Abstract
This article proposes a methodology for addressing three long-standing problems of near synonym research. First, we show how the internal structure of a group of near synonyms can be revealed. Second, we deal with the problem of distinguishing the subclusters and the words in those subclusters from each other. Finally, we illustrate how these results identify the semantic properties that should be mentioned in lexicographic entries. We illustrate our methodology with a case study on nine near synonymous Russian verbs that, in combination with an infinitive, express TRY.

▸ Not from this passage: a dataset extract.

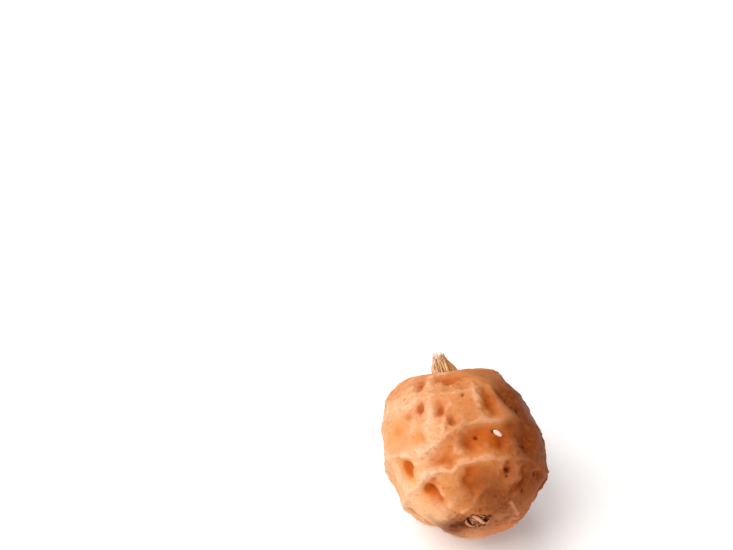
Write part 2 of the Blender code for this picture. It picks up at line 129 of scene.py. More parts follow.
# How deep the skin falls below each ring before it rises to the next one, as (lon, depth in mm) points
FALLS = (
    ((-70, 0.02), (-40, 0.05), (0, 0.08), (50, 0.05)),
    ((-74, 0.06), (-50, 0.08), (-30, 0.04), (-8, 0.05), (6, 0.12), (24, 0.06), (52, 0.08)),
    ((-76, 0.06), (-62, 0.12), (-42, 0.26), (-27, 0.06), (-14, 0.03), (4, 0.05), (16, 0.02), (30, 0.14),
     (44, 0.06), (60, 0.12), (76, 0.05)),
    ((-72, 0.14), (-57, 0.03), (-48, 0.18), (-38, 0.16), (-22, 0.24), (-10, 0.20), (-3, 0.14), (6, 0.40),
     (20, 0.34), (34, 0.36), (43, 0.14), (52, 0.30), (64, 0.16), (76, 0.04), (90, 0.14)),
    ((-78, 0.12), (-58, 0.08), (-44, 0.34), (-34, 0.26), (-22, 0.10), (-10, 0.16), (2, 0.22), (14, 0.16),
     (28, 0.14), (42, 0.12), (52, 0.24), (68, 0.14), (82, 0.06)),
    ((-50, 0.05), (0, 0.02), (40, 0.05)),
)
HIDDEN_GAP = (9, 17)
HIDDEN_DEEP = (0.22, 0.48)
HIDDEN_SHALLOW = (0.02, 0.12)
HIDDEN_SHARE = (0.3, 0.9, 1.0, 1.0, 0.9, 0.08)
FALL_SKEW = 0.7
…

Our approach is corpus-linguistic and quantitative: assuming a strong correlation between semantic and distributional properties, we analyze 1,585 occurrences of these verbs taken from the Amsterdam Corpus and the Russian National Corpus, supplemented where necessary with data from the Web. We code each particular instance in terms of 87 variables (a.k.a. ID tags), i. e., morphosyntactic, syntactic and semantic characteristics that form a verb's behavioral profile. The resulting co-occurrence table is evaluated by means of a hierarchical agglomerative cluster analysis and additional quantitative methods. The results show that this behavioral profile approach can be used (i) to elucidate the internal structure of the group of near synonymous verbs and present it as a radial network structured around a prototypical member and (ii) to make explicit the scales of variation along which the near synonymous verbs vary.